On 4/6/20 1:20 PM, Marek Vasut wrote:
> On 4/6/20 5:16 AM, Lukas Wunner wrote:
>> On Sat, Mar 28, 2020 at 01:31:30AM +0100, Marek Vasut wrote:
>>> The KS8851SNL/SNLI and KS8851-16MLL/MLLI/MLLU are very much the same pieces
>>> of silicon, except the former has an SPI interface, while the later has a
>>> parallel bus interface. Thus far, Linux has two separate drivers for each
>>> and they are diverging considerably.
>>>
>>> This series unifies them into a single driver with small SPI and parallel
>>> bus specific parts.

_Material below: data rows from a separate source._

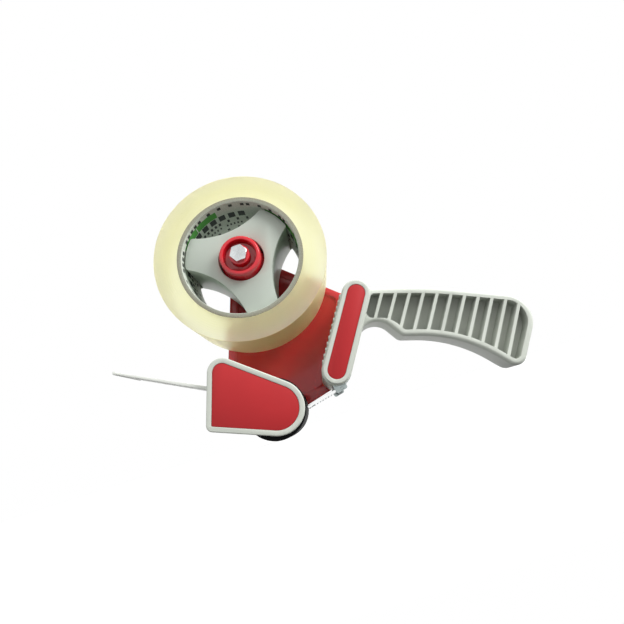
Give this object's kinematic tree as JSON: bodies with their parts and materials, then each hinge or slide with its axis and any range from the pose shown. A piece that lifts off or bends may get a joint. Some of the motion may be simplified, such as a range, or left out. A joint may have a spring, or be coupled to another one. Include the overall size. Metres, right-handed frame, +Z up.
{
  "type": "tape dispenser",
  "caption": "Pistol grip hand dispenser for carton sealing tape: side plate, three-lobed hub with brake knob, rubber roller, guarded cutting blade and a roll of clear tape.",
  "frame": {"origin": "bottom centre of the object's box, where it stands on its roller and the heel of its grip", "axes": "+Z up, +X from the cutting end towards the grip, +Y from the open side towards the side plate"},
  "size_m": [0.266, 0.0684, 0.1749],
  "materials": {
    "tape_film": "gloss",
    "core_card": "matt",
    "red_enamel": "gloss",
    "grey_plastic": "satin",
    "hub_plastic": "satin",
    "red_label": "satin",
    "red_plastic": "gloss",
    "black_rubber": "matt",
    "white_plastic": "satin",
    "wiper_plastic": "satin",
    "brake_felt": "matt",
    "spring_steel": "satin",
    "blade_steel": "satin",
    "zinc_plate": "bright"
  },
  "bodies": {
    "frame": {"side_plate": "red_enamel", "handle": "grey_plastic", "head_cap": "grey_plastic", "head_panel": "red_label", "head_screws": "zinc_plate", "bearing_sleeve": "zinc_plate", "stud_nut": "zinc_plate", "roller_axle": "zinc_plate", "axle_nut": "zinc_plate", "axle_washer": "zinc_plate", "front_cover": "grey_plastic", "front_panel": "red_label", "blade": "blade_steel", "blade_bar": "zinc_plate", "blade_screws": "zinc_plate", "bar_screws": "zinc_plate", "wiper_pin_rod": "zinc_plate", "gate_bracket": "zinc_plate", "gate_pin_rod": "zinc_plate", "bracket_screws": "zinc_plate"},
    "hub": {"hub": "hub_plastic"},
    "tape": {"tape_core": "core_card", "tape_roll": "tape_film"},
    "brake": {"brake_knob": "red_plastic", "brake_bolt": "zinc_plate", "brake_spring": "spring_steel", "pressure_washer": "zinc_plate", "friction_washer": "brake_felt"},
    "roller": {"roller_core": "white_plastic", "roller_tyre": "black_rubber"},
    "wiper": {"wiper_leaf": "wiper_plastic"},
    "gate": {"tape_gate": "zinc_plate"}
  },
  "joints": [
    {"name": "hub_spin", "type": "hinge", "parent": "frame", "child": "hub", "pos_m": [-0.03648, -0.00125, 0.11877], "axis": [0, 1, 0], "continuous": true},
    {"name": "roll_slide", "type": "slide", "parent": "hub", "child": "tape", "axis": [0, -1, 0], "range_m": [0, 0.056]},
    {"name": "brake_turn", "type": "hinge", "parent": "frame", "child": "brake", "pos_m": [-0.03648, -0.00125, 0.11877], "axis": [0, -1, 0], "range_deg": [-180, 180]},
    {"name": "roller_spin", "type": "hinge", "parent": "frame", "child": "roller", "pos_m": [-0.0419, -0.00125, 0.0188], "axis": [0, 1, 0], "continuous": true},
    {"name": "wiper_swing", "type": "hinge", "parent": "frame", "child": "wiper", "pos_m": [-0.06864, -0.00125, 0.0386], "axis": [0, 1, 0], "range_deg": [-15, 25], "stiffness_Nm_per_rad": 0.1, "springref_deg": 1.38},
    {"name": "gate_swing", "type": "hinge", "parent": "frame", "child": "gate", "pos_m": [0.00036, -0.00125, 0.01883], "axis": [0, -1, 0], "range_deg": [0, 25], "stiffness_Nm_per_rad": 0.03, "springref_deg": -11.46}
  ]
}
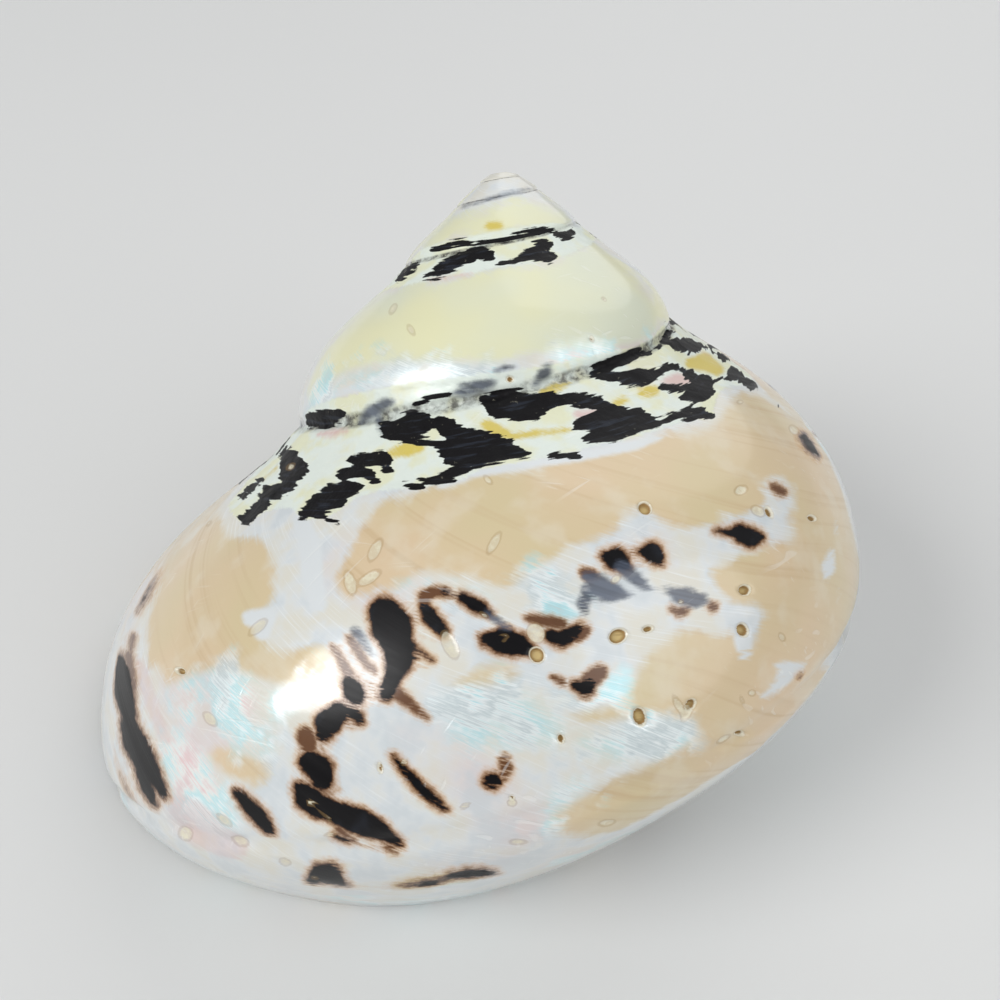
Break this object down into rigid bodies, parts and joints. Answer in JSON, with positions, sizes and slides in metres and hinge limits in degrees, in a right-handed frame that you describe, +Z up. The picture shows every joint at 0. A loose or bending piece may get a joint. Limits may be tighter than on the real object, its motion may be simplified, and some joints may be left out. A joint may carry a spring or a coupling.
{
  "type": "turban shell",
  "caption": "Polished top-shaped sea snail shell with round whorls, an open mouth and a narrow umbilicus, lying on its mouth as an ornament.",
  "frame": {"origin": "on the surface the shell lies on, under the middle of its box", "axes": "+Z up, -Y towards the viewer of the picture, +X to that viewer's right; the mouth faces down on the -X side and the apex leans towards +Y"},
  "size_m": [0.0748, 0.0668, 0.0443],
  "materials": {
    "polished_shell": "polished shell with mother-of-pearl, cream bands and black marks"
  },
  "bodies": {
    "root": {"shell": "polished_shell"}
  },
  "joints": []
}
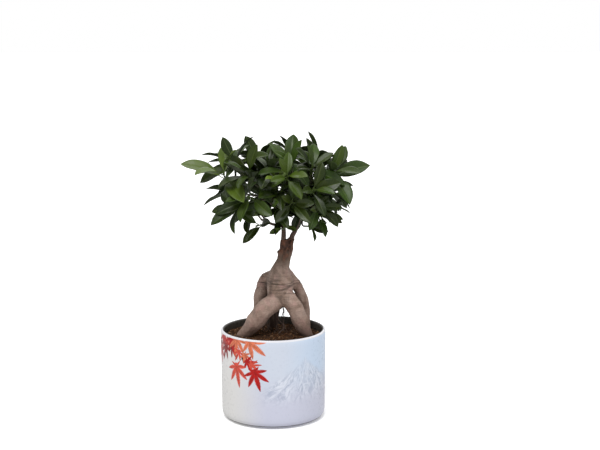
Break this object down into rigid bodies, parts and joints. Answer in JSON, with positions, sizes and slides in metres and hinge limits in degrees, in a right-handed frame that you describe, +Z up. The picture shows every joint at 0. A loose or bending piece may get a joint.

The approach here is to first separate out the SPI
>>> specific parts into a separate file, then add parallel bus accessors in
>>> another separate file and then finally remove the old parallel bus driver.
>>> The reason for replacing the old parallel bus driver is because the SPI
>>> bus driver is much higher quality.
>>
>> Sorry for the delay Marek.
>>
>> ks8851.ko (SPI variant) no longer compiles with this series.
>> The attached 0001 patch fixes it.
>>
>> Both drivers can only be compiled as modules with this series:
>> If only one of them is built-in, there's a linker error because of
>> the module_param_named() for msg_enable.
>> If both are built-in, the symbol collisions you've mentioned occur.
>>
>> It seems Kbuild can't support building a .o file with a different name
>> than the corresponding .c file because of the implicit rules used
>> everywhere.  However, ks8851_common.c can be renamed to be a header
>> file (a library of sorts) which is included by the two .c files.
>> I've renamed ks8851_spi.c back to the original ks8851.c and
>> ks8851_par.c back to ks8851_mll.c. The result is the attached 0002 patch.
>> Compiles without any errors regardless if one or both drivers are
>> built-in or modules.
>>
>> I'll be back at the office this week and will conduct performance
>> measurements with this version.
> 
> This looks like a hack, I'm more inclined to go back to using callbacks
> for the various functions, since I don't see any performance problems
> there. We're still talking about 25 MHz SPI bus here and the SPI
> subsystem is full of such indirection anyway, so I'm not even sure what
> you're hoping to gain here ; it seems to me like a premature
> optimization which only causes trouble.

So I got the KS8851SNL development kit to test the SPI option. The
current driver in linux-next gives me SPI transfer timeouts at 1 MHz (I
also tried 6 MHz, 10 MHz, same problem, I also checked the signal
quality which is OK) both on iMX6Q and on STM32MP1 with ~2 cm long
wiring between the SoM and the KS8851SNL devkit, so that's where my
testing ends, sadly. Unless you have some idea what the problem might be ?

That said, I at least did test of the impact of the pointer indirection
on the KS8851-16MLL with [1] (direct access test is with the top 7
patches removed, indirect access test is with the branch as-is). The
KS8851-16MLL also has higher bandwidth, so it calls the IO accessors
more often than the SPI variant, and so it's likely more relevant when
testing whether their overhead matters.

- SoC is stm32mp157c at 650 MHz
- link partner
  Intel Corporation 82579LM Gigabit Network Connection (Lewisville) (rev 06)
- Test commands (repeated thrice, averaged,
                 after three discarded runs to prime the system):
  $ iperf -sei 1               # RX
  $ iperf -c 192.168.1.1 -ei 1 # TX

             | accessor |     RX       |     TX
KS8851-16MLL | indirect | 52.86 Mbit/s | 74.03 Mbit/s
KS8851-16MLL |  direct  | 53.80 Mbit/s | 73.90 Mbit/s

There is ~1 Mbit/s throughput increase on the RX average, however the
throughput fluctuates by a few Mbit/s during the iperf RX tests between
50.7 Mbit/s and 54.1 Mbit/s. There is also some decrease on TX, but it
is marginal. Interestingly enough, the TX test throughput fluctuates
less than RX, only by small hundreds of kbit/s.

I'd say that the pointer indirection doesn't play any role here and it
is better to keep the driver simple and go with it, unless the SPI
option is affected, which I doubt it is.